[Begin Provided material]

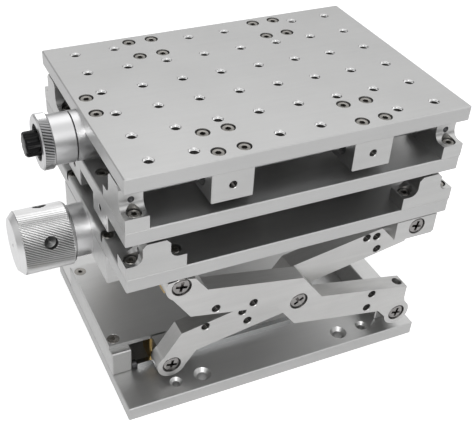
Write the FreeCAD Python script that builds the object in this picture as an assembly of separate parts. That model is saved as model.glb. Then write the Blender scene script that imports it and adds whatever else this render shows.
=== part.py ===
"""Hand-driven x-y-z positioning table: scissor lift, two crossed shaft slides, tapped table.

Millimetres. X runs along the long side, Y to the back, Z up. The origin is on the underside of
the base, below the middle of the table. The table stands a little above half of its lift.
"""
import FreeCAD, Part
import math
import os

Vector = FreeCAD.Vector
os.makedirs("parts", exist_ok=True)

# Plates
plate_length = 210.0
plate_width = 150.0
base_length = 206.0
base_thickness = 10.0
stage_thickness = 9.5
edge_chamfer = 0.6
lift_gap = 94.0
y_gap = 22.0
x_gap = 24.0

# Scissor
lower_pivot_height = 14.5
upper_pivot_drop = 6.2
fixed_pivot_inset = 20.2
slide_end_clearance = 0.415
arm_thickness = 11.5
arm_face_inset = 0.5
arm_gap = 0.3
lobe_radius = 9.4
lowest_angle = 10.7
highest_angle = 32.1
edge_hole_inset = 10.0
edge_hole_floor = 12.0
edge_hole_radius = 2.7
arm_hole_radius = 2.1

# Pivot screws
pivot_head_radius = 5.7
pivot_head_height = 3.0
pivot_shoulder_radius = 4.0
pivot_thread_radius = 3.0
pivot_thread_length = 9.0
running_clearance = 0.05
head_clearance = 0.4
face_clearance = 0.1

# Crossed slides
shaft_radius = 3.0
shaft_seat_depth = 10.0
block_length = 25.0
block_width = 30.0
x_block_height = 20.0
y_block_height = 18.0
x_block_x = 43.5
y_block_y = 24.5
block_bolt_along = 15.0
block_bolt_across = 20.0
block_side_hole_radius = 1.7
block_side_hole_depth = 6.0
bush_radius = 6.0
bush_length = 19.0
support_thickness = 13.5
support_foot_width = 35.0
support_foot_height = 8.5
support_tower_width = 16.0
support_head_gap = 0.9
support_fillet = 5.0
support_chamfer = 2.5
support_bolt_pitch = 25.0
set_screw_radius = 1.9

# Cap screws, M4
cap_head_radius = 3.5
cap_head_height = 4.0
cap_sunk = 0.5
cap_shank_radius = 2.0
cap_clear_radius = 2.3
cap_counterbore_radius = 4.2
cap_thread_length = 8.0
thread_gap = 0.02

# Table holes, M5
hole_pitch = 25.0
hole_columns = 8
hole_rows = 6
table_hole_radius = 2.1

# Slide screws and hand knobs
screw_radius = 4.0
nut_radius = 6.0
nut_bracket_length = 16.0
nut_bracket_width = 30.0
bracket_head_gap = 0.5
x_screw_drop = 7.6
y_screw_drop = 7.7
housing_radius = 14.5
y_housing_radius = 13.9
housing_under_plate = 15.0
x_sleeve_length = 4.7
y_sleeve_length = 10.0
barrel_length = 12.6
y_barrel_length = 14.0
knob_gap = 0.4
ring_radius = 16.0
ring_length = 6.8
ring_recess_radius = 10.5
ring_recess_depth = 2.5
thumb_radius = 7.3
thumb_length = 9.9
thumb_stem_radius = 2.5
thumb_flutes = 8
flute_radius = 1.7
flute_lift = 0.6
flute_start = 2.0
wheel_grip = 14.5
journal_radius = 3.0
housing_bolt_pitch = 18.0
y_housing_bolt_pitch = 16.0
x_screw_reach = 46.0
y_screw_reach = 34.0

# Lift screw and its knob
z_screw_drop = 9.0
z_screw_radius = 6.0
z_nut_radius = 7.7
z_journal_radius = 5.0
z_screw_end_x = -50.0
z_panel_thickness = 8.0
z_panel_width = 82.0
panel_bolt_inset = 8.0
flange_bolt_y = 10.5
z_panel_height = 20.7
z_flange_radius = 16.2
z_flange_length = 10.0
z_knob_gap = 0.3
z_knob_grip = 25.0
z_knob_radius = 19.5
z_knob_length = 34.0
z_knob_chamfer = 3.4
z_knob_back_chamfer = 1.4
tommy_radius = 4.0
tommy_depth = 9.0
tommy_from_end = 19.3
tommy_first_angle = 64.0
tommy_count = 4
z_centre_hole_radius = 1.5
z_centre_hole_depth = 4.0

# Crossheads
crosshead_length = 11.0
crosshead_end_inset = 0.2
stub_depth = 13.5
nut_block_length = 18.0
nut_block_half_width = 46.0
upper_block_depth = 18.0
shoe_length = 12.0
slide_gap = 0.3
lower_shoe_width = 12.0
lower_shoe_gap = 1.5
lower_bar_height = 10.2
lower_bar_length = 10.0
lower_end_top = 30.5

# Lift lugs and base pivot bar
lug_left = 15.3
lug_right = 13.7
lug_height = 14.5
lug_chamfer = 1.5
lug_bolt_offset = 8.0
pivot_bar_width = 14.0
pivot_bar_height = 19.5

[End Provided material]

◆ Required task
Write the material out exactly, with nothing left out.

◆ Task result
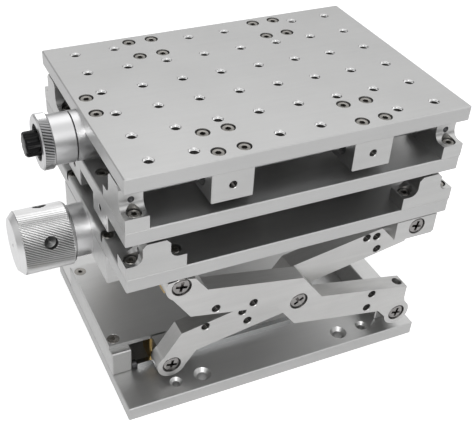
Write the FreeCAD Python script that builds the object in this picture as an assembly of separate parts. That model is saved as model.glb. Then write the Blender scene script that imports it and adds whatever else this render shows.
=== part.py ===
"""Hand-driven x-y-z positioning table: scissor lift, two crossed shaft slides, tapped table.

Millimetres. X runs along the long side, Y to the back, Z up. The origin is on the underside of
the base, below the middle of the table. The table stands a little above half of its lift.
"""
import FreeCAD, Part
import math
import os

Vector = FreeCAD.Vector
os.makedirs("parts", exist_ok=True)

# Plates
plate_length = 210.0
plate_width = 150.0
base_length = 206.0
base_thickness = 10.0
stage_thickness = 9.5
edge_chamfer = 0.6
lift_gap = 94.0
y_gap = 22.0
x_gap = 24.0

# Scissor
lower_pivot_height = 14.5
upper_pivot_drop = 6.2
fixed_pivot_inset = 20.2
slide_end_clearance = 0.415
arm_thickness = 11.5
arm_face_inset = 0.5
arm_gap = 0.3
lobe_radius = 9.4
lowest_angle = 10.7
highest_angle = 32.1
edge_hole_inset = 10.0
edge_hole_floor = 12.0
edge_hole_radius = 2.7
arm_hole_radius = 2.1

# Pivot screws
pivot_head_radius = 5.7
pivot_head_height = 3.0
pivot_shoulder_radius = 4.0
pivot_thread_radius = 3.0
pivot_thread_length = 9.0
running_clearance = 0.05
head_clearance = 0.4
face_clearance = 0.1

# Crossed slides
shaft_radius = 3.0
shaft_seat_depth = 10.0
block_length = 25.0
block_width = 30.0
x_block_height = 20.0
y_block_height = 18.0
x_block_x = 43.5
y_block_y = 24.5
block_bolt_along = 15.0
block_bolt_across = 20.0
block_side_hole_radius = 1.7
block_side_hole_depth = 6.0
bush_radius = 6.0
bush_length = 19.0
support_thickness = 13.5
support_foot_width = 35.0
support_foot_height = 8.5
support_tower_width = 16.0
support_head_gap = 0.9
support_fillet = 5.0
support_chamfer = 2.5
support_bolt_pitch = 25.0
set_screw_radius = 1.9

# Cap screws, M4
cap_head_radius = 3.5
cap_head_height = 4.0
cap_sunk = 0.5
cap_shank_radius = 2.0
cap_clear_radius = 2.3
cap_counterbore_radius = 4.2
cap_thread_length = 8.0
thread_gap = 0.02

# Table holes, M5
hole_pitch = 25.0
hole_columns = 8
hole_rows = 6
table_hole_radius = 2.1

# Slide screws and hand knobs
screw_radius = 4.0
nut_radius = 6.0
nut_bracket_length = 16.0
nut_bracket_width = 30.0
bracket_head_gap = 0.5
x_screw_drop = 7.6
y_screw_drop = 7.7
housing_radius = 14.5
y_housing_radius = 13.9
housing_under_plate = 15.0
x_sleeve_length = 4.7
y_sleeve_length = 10.0
barrel_length = 12.6
y_barrel_length = 14.0
knob_gap = 0.4
ring_radius = 16.0
ring_length = 6.8
ring_recess_radius = 10.5
ring_recess_depth = 2.5
thumb_radius = 7.3
thumb_length = 9.9
thumb_stem_radius = 2.5
thumb_flutes = 8
flute_radius = 1.7
flute_lift = 0.6
flute_start = 2.0
wheel_grip = 14.5
journal_radius = 3.0
housing_bolt_pitch = 18.0
y_housing_bolt_pitch = 16.0
x_screw_reach = 46.0
y_screw_reach = 34.0

# Lift screw and its knob
z_screw_drop = 9.0
z_screw_radius = 6.0
z_nut_radius = 7.7
z_journal_radius = 5.0
z_screw_end_x = -50.0
z_panel_thickness = 8.0
z_panel_width = 82.0
panel_bolt_inset = 8.0
flange_bolt_y = 10.5
z_panel_height = 20.7
z_flange_radius = 16.2
z_flange_length = 10.0
z_knob_gap = 0.3
z_knob_grip = 25.0
z_knob_radius = 19.5
z_knob_length = 34.0
z_knob_chamfer = 3.4
z_knob_back_chamfer = 1.4
tommy_radius = 4.0
tommy_depth = 9.0
tommy_from_end = 19.3
tommy_first_angle = 64.0
tommy_count = 4
z_centre_hole_radius = 1.5
z_centre_hole_depth = 4.0

# Crossheads
crosshead_length = 11.0
crosshead_end_inset = 0.2
stub_depth = 13.5
nut_block_length = 18.0
nut_block_half_width = 46.0
upper_block_depth = 18.0
shoe_length = 12.0
slide_gap = 0.3
lower_shoe_width = 12.0
lower_shoe_gap = 1.5
lower_bar_height = 10.2
lower_bar_length = 10.0
lower_end_top = 30.5

# Lift lugs and base pivot bar
lug_left = 15.3
lug_right = 13.7
lug_height = 14.5
lug_chamfer = 1.5
lug_bolt_offset = 8.0
pivot_bar_width = 14.0
pivot_bar_height = 19.5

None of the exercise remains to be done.